NAMO honors pioneering black Virginia bus operator
Published 12:23 pm Saturday, September 12, 2015
JACKSONVILLE, Fla.
The National Association of Motorcoach Operators officially inaugurated a Lifetime Achievement Award during its annual conference here last month by honoring a pioneering black bus operator.
The late Gurnie Blunt of Franklin, Virginia, was named the initial recipient of the award. A plaque was presented to members of his Blunt’s family.
Blunt founded a bus company, eventually called Franklin Bus Service, after he was discharged from the Army following World War II. His first bus was a converted dump truck.
After providing bus service to a wide variety of customers, including transporting workers to major employers in Virginia’s Tidewater area for nearly a decade, Blunt sought interstate operating authority.
He spent the next four years battling Greyhound Lines, Trailways operators and federal bureaucrats, seeking approval to operate across state lines. His applications, despite widespread local support, were rejected four times.

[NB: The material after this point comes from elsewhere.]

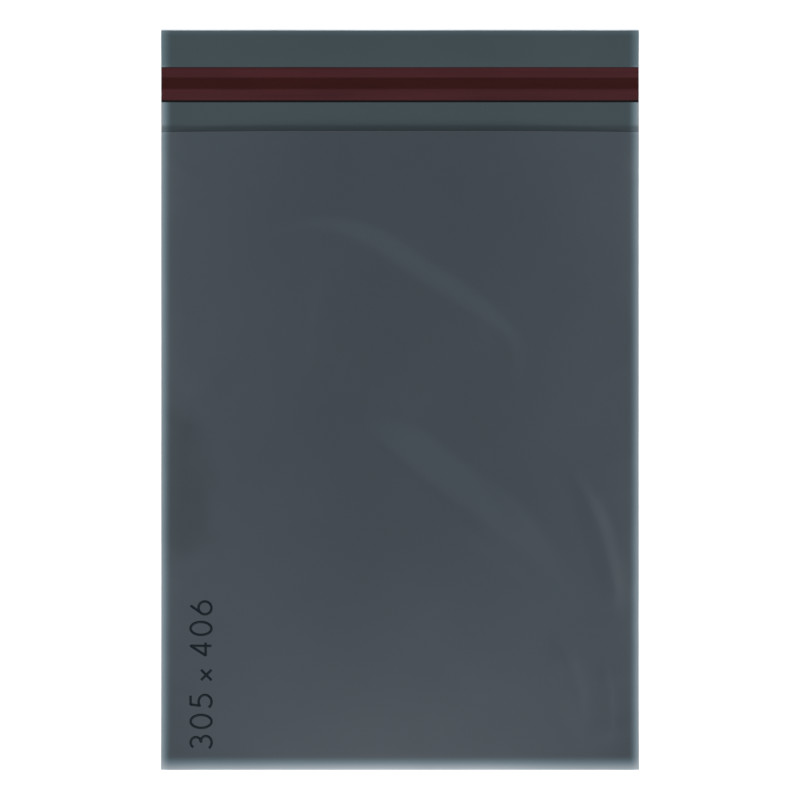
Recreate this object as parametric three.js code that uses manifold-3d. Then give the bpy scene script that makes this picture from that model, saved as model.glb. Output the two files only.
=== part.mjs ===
// A plastic mailing bag for a 12 x 16 inch parcel, lying on its back with a little air in it.
//
// One web of polythene film is folded across the bottom, so that a back layer and a front layer lie
// face to face, and both side edges are welded through. The back layer runs on past the mouth as a
// closing lip. A stripe of hot-melt adhesive crosses the lip, under a release liner that peels off.
//
// Frame: millimetres, +Z up out of the front layer, +Y from the bottom fold towards the lip, origin at
// the middle of the bag's length and width, on the surface it lies on.

import * as THREE from "three";
import { mergeVertices } from "three/addons/utils/BufferGeometryUtils.js";
import Module from "manifold-3d";

// The bag's outline.
const WIDTH = 304.8; // 12 inches, over the side welds
const POCKET_LENGTH = 407; // bottom fold to mouth
const LIP_LENGTH = 64.7; // the back layer's length past the mouth
// One layer of film, a binary fraction so that layers which touch share one exact plane.
const FILM = 1 / 16;

// The joined edges of the pocket.
const WELD = 1.5; // width of each side weld
const CREASE = 0.75; // width of the pressed bottom fold
const SHOULDER = 6; // from a joined edge, the front layer rises quickly over this distance

// How far the trapped air lifts the front layer off the back one.
const EDGE_LIFT = 2; // just inside the shoulders
const CROWN_LIFT = 4.5; // further, in the middle
const LABEL_WIDTH = 120; // the flat top of the crown, where an address label goes
const LABEL_LENGTH = 200;
const MOUTH_FADE = 400; // from the middle, the crown would fade out this far past the open mouth

// The closing stripe, measured from the lip's free edge.
const ADHESIVE_CENTRE = 34;
const ADHESIVE_WIDTH = 7.5;
const ADHESIVE_THICK = 1 / 16;
const LINER_CENTRE = 34.6;
const LINER_WIDTH = 22.4;
const LINER_THICK = 1 / 32;
const LINER_CLEAR = 1 / 64; // under the liner's free margins
const LINER_STEP = 0.8; // width of the slope from the margins up onto the adhesive

// Spacing of the mesh lines over the broad, nearly flat parts.
const LINE_SPACING = 20;

// Places worked out from those sizes.
const SIDE = WIDTH / 2;
const LENGTH = POCKET_LENGTH + LIP_LENGTH;
const LIP_EDGE = LENGTH / 2;
const BOTTOM_EDGE = -LENGTH / 2;
const MOUTH = BOTTOM_EDGE + POCKET_LENGTH;
const POCKET_MIDDLE = (BOTTOM_EDGE + MOUTH) / 2;

const wasm = await Module();
wasm.setup();

// ---- Stations: the x or y values that a layer's mesh lines run along -----------------------------

// Even steps from a to b, without b.
function evenSteps(a, b) {
  const steps = Math.max(1, Math.round(Math.abs(b - a) / LINE_SPACING));
  return Array.from({ length: steps }, (_, i) => a + ((b - a) * i) / steps);
}

// Distances in from a joined edge: the edge, the end of its solid band and the curve of its shoulder.
function shoulderSteps(band) {
  const curve = [0.1, 0.22, 0.38, 0.6, 1].map((share) => band + share * SHOULDER);
  return [0, band, ...curve];
}

const weldSteps = shoulderSteps(WELD);
const foldSteps = shoulderSteps(CREASE);
const shoulderEnd = SIDE - weldSteps.at(-1);
const stationsX = [
  ...weldSteps.map((d) => -SIDE + d).slice(0, -1),
  ...evenSteps(-shoulderEnd, -LABEL_WIDTH / 2),
  ...evenSteps(-LABEL_WIDTH / 2, LABEL_WIDTH / 2),
  ...evenSteps(LABEL_WIDTH / 2, shoulderEnd),
  ...weldSteps.map((d) => SIDE - d).reverse(),
];
const stationsY = [
  ...foldSteps.map((d) => BOTTOM_EDGE + d).slice(0, -1),
  ...evenSteps(BOTTOM_EDGE + foldSteps.at(-1), POCKET_MIDDLE - LABEL_LENGTH / 2),
  ...evenSteps(POCKET_MIDDLE - LABEL_LENGTH / 2, POCKET_MIDDLE + LABEL_LENGTH / 2),
  ...evenSteps(POCKET_MIDDLE + LABEL_LENGTH / 2, MOUTH),
  MOUTH,
];

// ---- The front layer's rise ----------------------------------------------------------------------

// 0 on a joined edge's solid band, then a rounded rise to 1 at the end of the shoulder.
function shoulder(distance, band) {
  const along = THREE.MathUtils.clamp((distance - band) / SHOULDER, 0, 1);
  return Math.sin((along * Math.PI) / 2);
}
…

Finally, Greyhound and Trailways’ representatives stopped protesting and coming to hearings conducted to consider Blunt’s application.
He won Interstate Commerce Commission approval in 1963.
Blunt continued to operate and grow his company into the mid-1980s when his son, Ricky, took over. Ricky Blunt operated the company until 2004, when illness forced him to dispose of the business.
Despite only a seventh-grade education and a system stacked against newcomers and minorities, the senior Blunt persevered and built a successful company, becoming a role model for other black bus operators.
He died in 2012 at the age of 91. He helped raise nine children, as well as writing an American success story.